Write out the complete material exactly as it stands.

_Material_

---*---

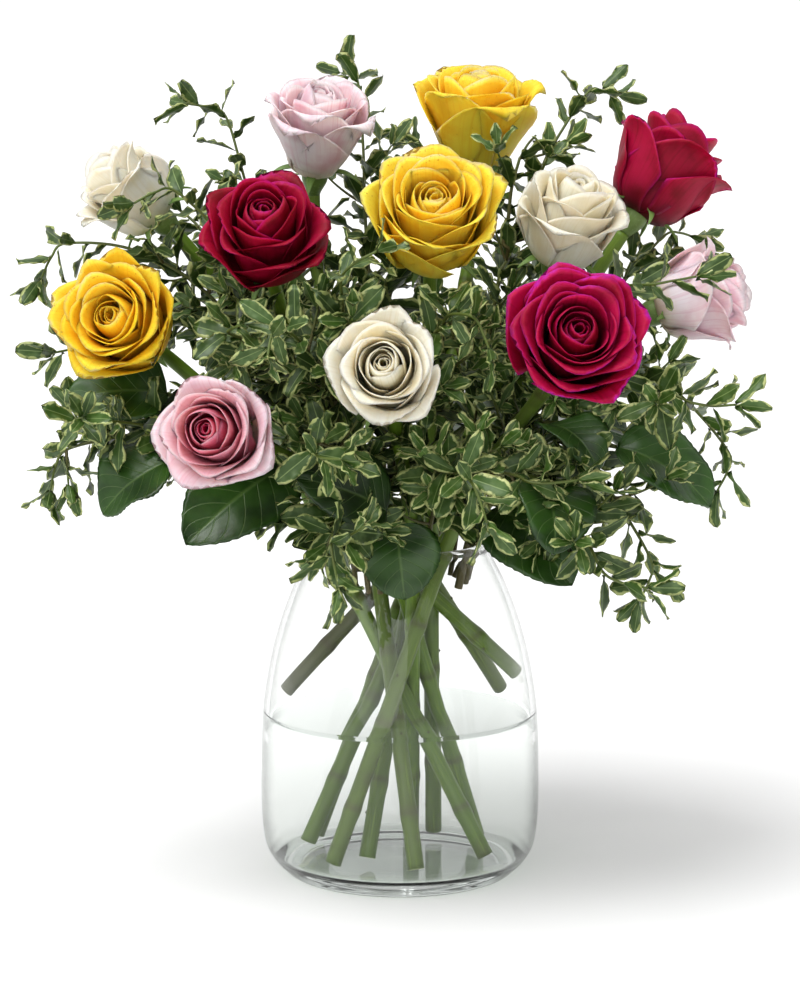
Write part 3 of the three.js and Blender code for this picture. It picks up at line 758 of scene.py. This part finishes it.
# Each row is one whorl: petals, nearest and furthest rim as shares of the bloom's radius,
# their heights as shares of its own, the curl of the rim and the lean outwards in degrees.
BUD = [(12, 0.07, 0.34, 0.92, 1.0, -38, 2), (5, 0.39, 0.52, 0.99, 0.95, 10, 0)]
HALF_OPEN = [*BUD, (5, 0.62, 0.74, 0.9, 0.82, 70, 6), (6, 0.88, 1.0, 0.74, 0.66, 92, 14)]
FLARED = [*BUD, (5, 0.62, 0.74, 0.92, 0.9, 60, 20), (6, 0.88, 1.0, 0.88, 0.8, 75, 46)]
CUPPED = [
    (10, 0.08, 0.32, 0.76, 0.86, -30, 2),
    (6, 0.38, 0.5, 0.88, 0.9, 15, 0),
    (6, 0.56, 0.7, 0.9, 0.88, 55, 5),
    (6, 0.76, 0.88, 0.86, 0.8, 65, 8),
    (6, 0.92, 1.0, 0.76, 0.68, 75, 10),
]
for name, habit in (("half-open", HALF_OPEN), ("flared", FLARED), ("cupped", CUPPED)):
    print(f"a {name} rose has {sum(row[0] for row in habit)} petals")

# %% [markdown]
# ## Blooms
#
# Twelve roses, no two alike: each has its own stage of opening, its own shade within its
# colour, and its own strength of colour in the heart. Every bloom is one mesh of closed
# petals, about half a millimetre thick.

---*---

_Answer for the task_
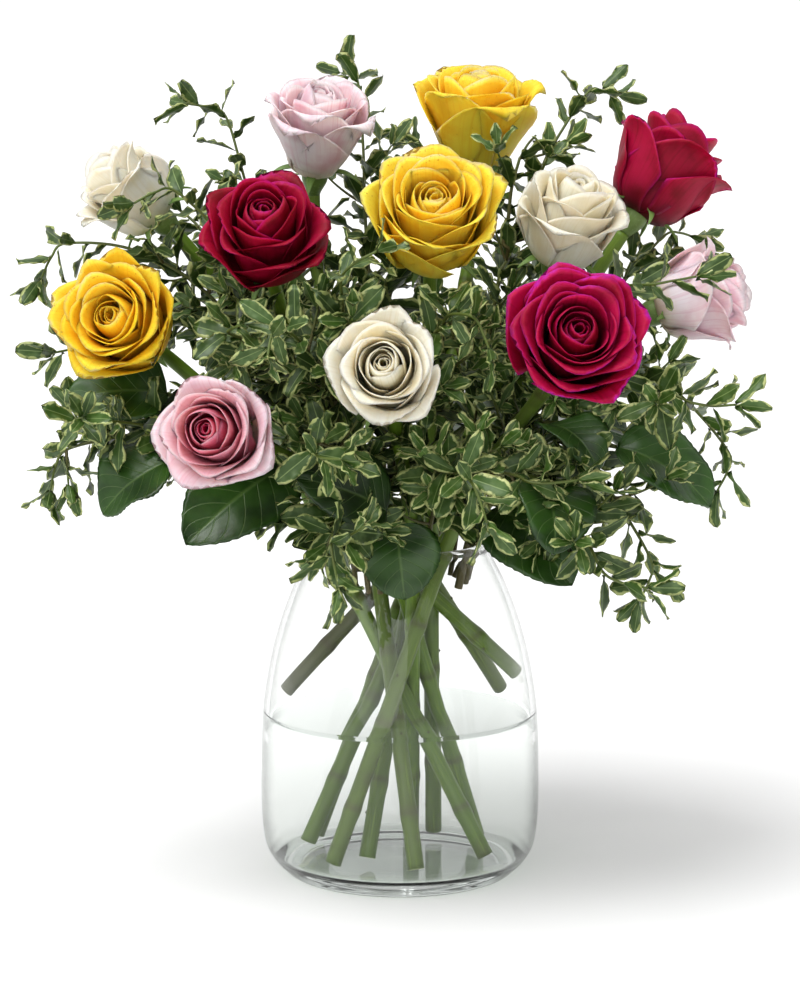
Write part 3 of the three.js and Blender code for this picture. It picks up at line 758 of scene.py. This part finishes it.
# Each row is one whorl: petals, nearest and furthest rim as shares of the bloom's radius,
# their heights as shares of its own, the curl of the rim and the lean outwards in degrees.
BUD = [(12, 0.07, 0.34, 0.92, 1.0, -38, 2), (5, 0.39, 0.52, 0.99, 0.95, 10, 0)]
HALF_OPEN = [*BUD, (5, 0.62, 0.74, 0.9, 0.82, 70, 6), (6, 0.88, 1.0, 0.74, 0.66, 92, 14)]
FLARED = [*BUD, (5, 0.62, 0.74, 0.92, 0.9, 60, 20), (6, 0.88, 1.0, 0.88, 0.8, 75, 46)]
CUPPED = [
    (10, 0.08, 0.32, 0.76, 0.86, -30, 2),
    (6, 0.38, 0.5, 0.88, 0.9, 15, 0),
    (6, 0.56, 0.7, 0.9, 0.88, 55, 5),
    (6, 0.76, 0.88, 0.86, 0.8, 65, 8),
    (6, 0.92, 1.0, 0.76, 0.68, 75, 10),
]
for name, habit in (("half-open", HALF_OPEN), ("flared", FLARED), ("cupped", CUPPED)):
    print(f"a {name} rose has {sum(row[0] for row in habit)} petals")

# %% [markdown]
# ## Blooms
#
# Twelve roses, no two alike: each has its own stage of opening, its own shade within its
# colour, and its own strength of colour in the heart. Every bloom is one mesh of closed
# petals, about half a millimetre thick.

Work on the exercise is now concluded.